Since we generally do not have the luxury of addressing problems where we can identify entire finite populations and measure all values, we are forced to work with samples and to make inferences about the unknown population values. The mean or other parameter values that we compute are estimates of the true unknown values, and these estimates are subject to sampling error. Thus, the means computed from several random samples from populations with the same mean will not generally be equal. We are not able to specify what the value of a sample mean will be even if we know the population value. What we can specify is the distribution of sample means and various related statistics under such circumstances.

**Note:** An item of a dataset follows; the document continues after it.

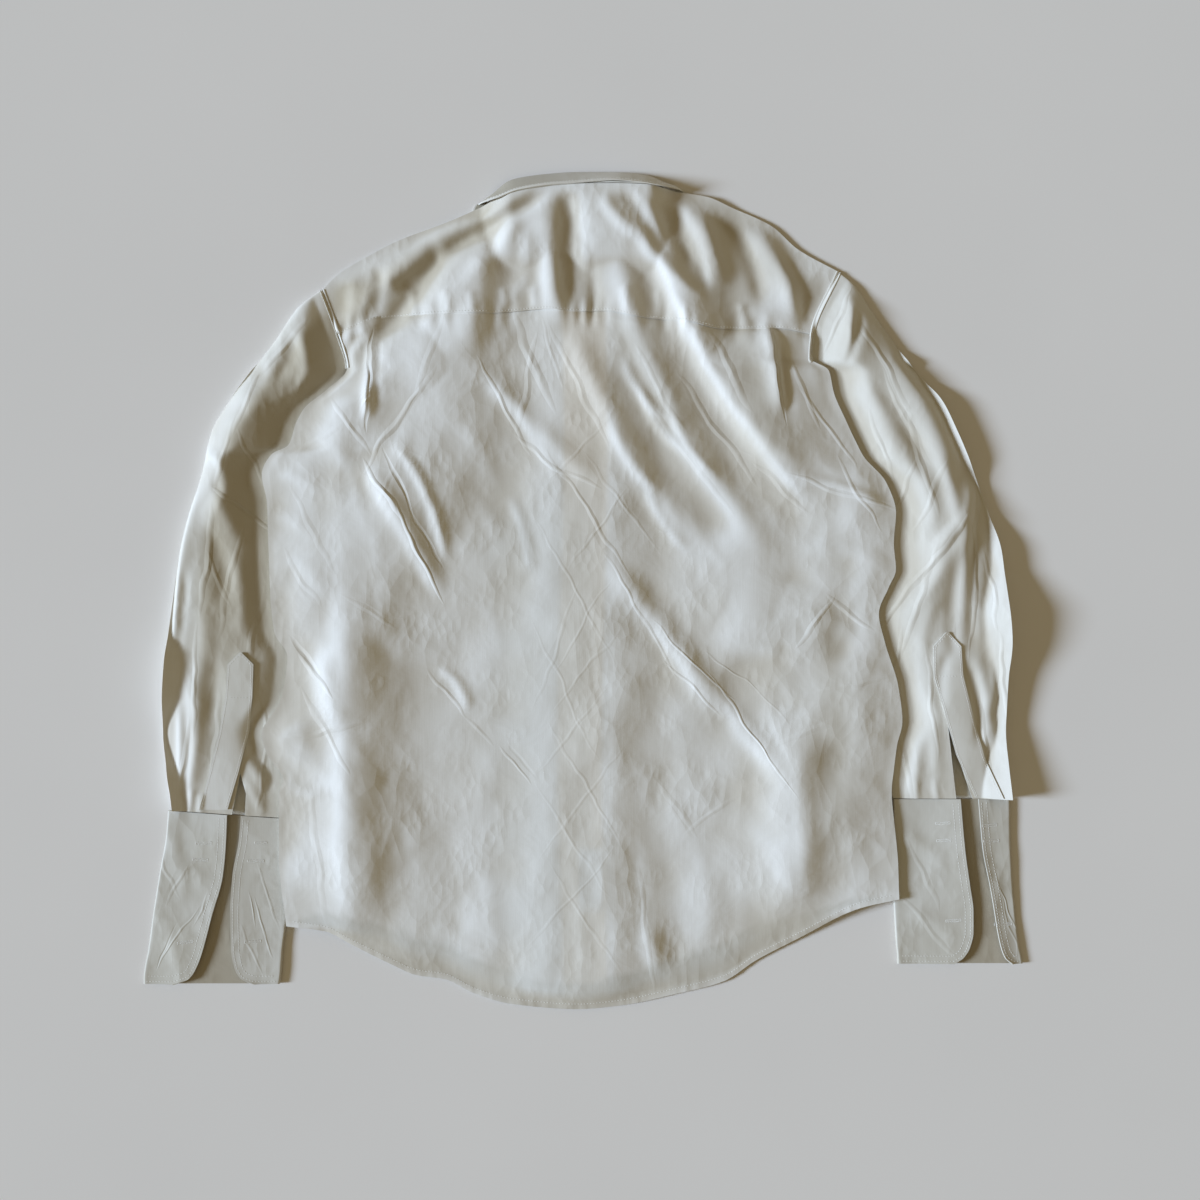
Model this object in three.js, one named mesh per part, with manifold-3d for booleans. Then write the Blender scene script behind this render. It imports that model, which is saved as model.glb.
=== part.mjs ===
// A long-sleeved dress shirt laid flat on its front, with its back up, the arms down beside the
// body and the double cuffs unfolded. Millimetres, +Z up, +Y to the collar, +X to the right sleeve.
import * as THREE from 'three';
import Module from 'manifold-3d';
import { mergeVertices } from 'three/addons/utils/BufferGeometryUtils.js';

// ---- driving dimensions -------------------------------------------------------------------------
const CLOTH = 1.2;              // wall of one layer of shirting, with its air
const STIFF = 1.8;              // wall of the interlined cuff
const SEAM_GAP = 0.3;           // between pieces that are sewn or lie on each other
const EDGE_INSET = 0.8;         // the fronts end this far inside the back's edge
const TUCK_LIFT = 5.8;          // the body's side edges lie this high, on the sleeves
const TUCK_FLAT = 17;           // width of the side edge that lies on a sleeve
const TUCK_RAMP = 40;           // where the front is down on the surface again
const TUCK_TOP = 5.2;           // highest a sleeve may be beneath the body's edge
const TUCK_OUTSIDE = 12;        // a sleeve stays that low this far outside the body's edge
const SLEEVE_EDGE = 3.4;        // height of a pressed sleeve at its folded edges
const NECK_LIFT = 2.0;          // the fronts lie this high on the collar's points
const NECK_RISE = 19;           // the back neck stands this high on the collar
const BUTTON_DIAMETER = 11;
const BUTTON_THICKNESS = 2;
const BUTTON_COUNT = 7;
const BUTTON_PITCH = 90;
const TOP_BUTTON_Y = 262;
const COLLAR_BUTTON_Y = 314;
const PLACKET_HALF = 17.5;      // half width of the button strip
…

Thus, the logic behind the standard F-test in an ANOVA is that if all of the assumptions are met, the distribution of F-values in repeated samples will follow the theoretical central F distribution with appropriate degrees of freedom if the null hypothesis is true. The logic behind the pairwise comparison tests is identical: if the model assumptions are met and the two population means of interest are equal, the t or F statistics produced by repeated sampling will follow the appropriate theoretical central t or F distributions. The important point is that the methodology of statistical inference does not allow us to state what will happen in a particular case, only the distributions of results in repeated random samples. It thus does not preclude the possibility of logically contradictory results. This state of affairs, while disconcerting to many, is simply part of the price we pay when we seek to make inferences based on samples.

In the case of a significant omnibus F-statistic and nonsignificant pairwise comparisons, some people have proposed the explanation that while no two means are different, some more complicated contrast among the means is nonzero, leading to the significant omnibus F. Such an explanation mistakes the mechanics of the methodology of the F-statistic for the hypothesis being tested. That is, while the F-statistic can be constructed as a function of the maximal single degree of freedom contrast computable from the sample data, the hypothesis tested is still that the population means are all equal, and the contrast value can only be nonzero in the population if at least one population mean is different from the others.

To broaden the discussion a bit and reinforce the point, consider a simple two way crosstabulation or contingency table. The two most popular test statistics for testing the null hypothesis of no population association between rows and columns are the Pearson and the Likelihood Ratio (LR) chi-squared tests. These statistics are testing the same null hypothesis and follow the same theoretical distribution under that null hypothesis, but they will sometimes yield different conclusions for a set of sample data. Again, the reason is that sampling variability means that we can only know about the distributions of the test statistics, not what they will be in particular cases.

What can we do about this? We cannot generally avoid the problem, as we are not usually in a position to identify finite populations of interest and measure all members of these populations. The best we can do is to understand the true nature of the problem and accept its implications. One is that the problem will always be with us in standard situations. The other is that we can minimize it by using larger samples, which provide us with greater levels of precision, and reduce the probability of seeing such results. As sample sizes increase to infinity, sampling errors converge to 0. Though we cannot achieve infinite sample sizes, the larger our samples, all other things being equal, the firmer our results.